A full charge on household power takes eight hours; the nav screen shows power usage (bottom).


The ultimate test of any electric car is always going to be its pain-in-the-ass factor: Can it integrate with the real world with no hassle? The Volt's battery takes eight hours to fully charge from a household outlet. (Expect to pay an extra $10 to $15 a month on your electric bill.) If you take short trips and have a power source in your garage where you can juice up at night, the Volt works. However, the car isn't at all fast or agile. Golf bags can't fit in the trunk lengthwise, but commuting back and forth to work at real-world speeds without ever using gas is unquestionably cool. Spending an afternoon hunting for the single street-level public car charging outlet in Northwest D.C.? Not as much.
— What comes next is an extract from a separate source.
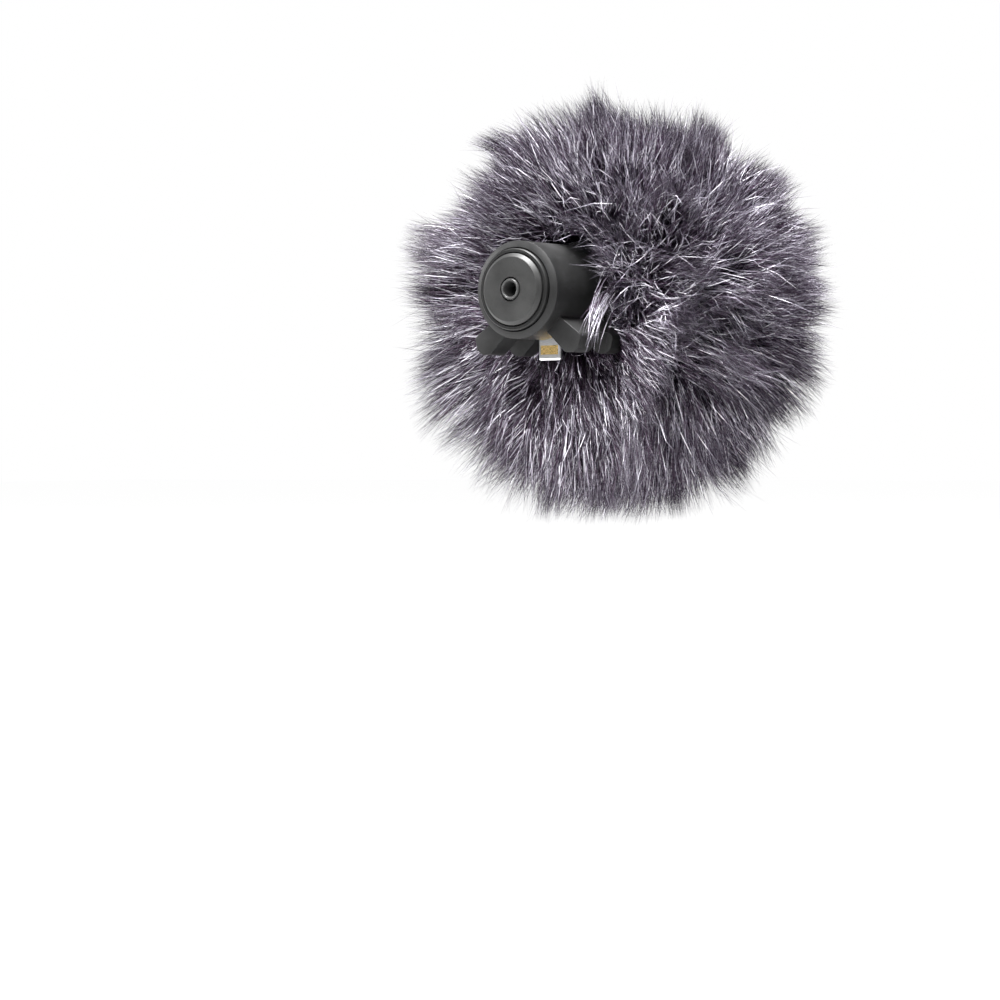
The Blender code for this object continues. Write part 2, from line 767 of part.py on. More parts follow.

That will change as more cars like the Volt, Toyota's soon-to-debut plug-in Prius and Nissan's all-electric Leaf hit the road, but right now, you don't want to stray too far from the grid.

Happily, the Beltway's best public course--and far and away its best value--was within the range of a single charge from our hotel. Swan Point Yacht & Country Club sits on a spit of land jutting from the eastern bank of the Potomac River, 30 miles downstream from D.C.

The Bob Cupp design feels like it was built at Kiawah Island and floated 500 miles up the Atlantic coast. But unlike the fierce Ocean Course, you can play Swan Point without using a howitzer off the tee. The challenge comes from choosing your angles over the omnipresent marshland and water. We took advantage of the unbelievable regular midweek price of $79 for all you can play--27 holes in four hours, in our case--and returned to the parking lot in a familiar condition. Out of gas.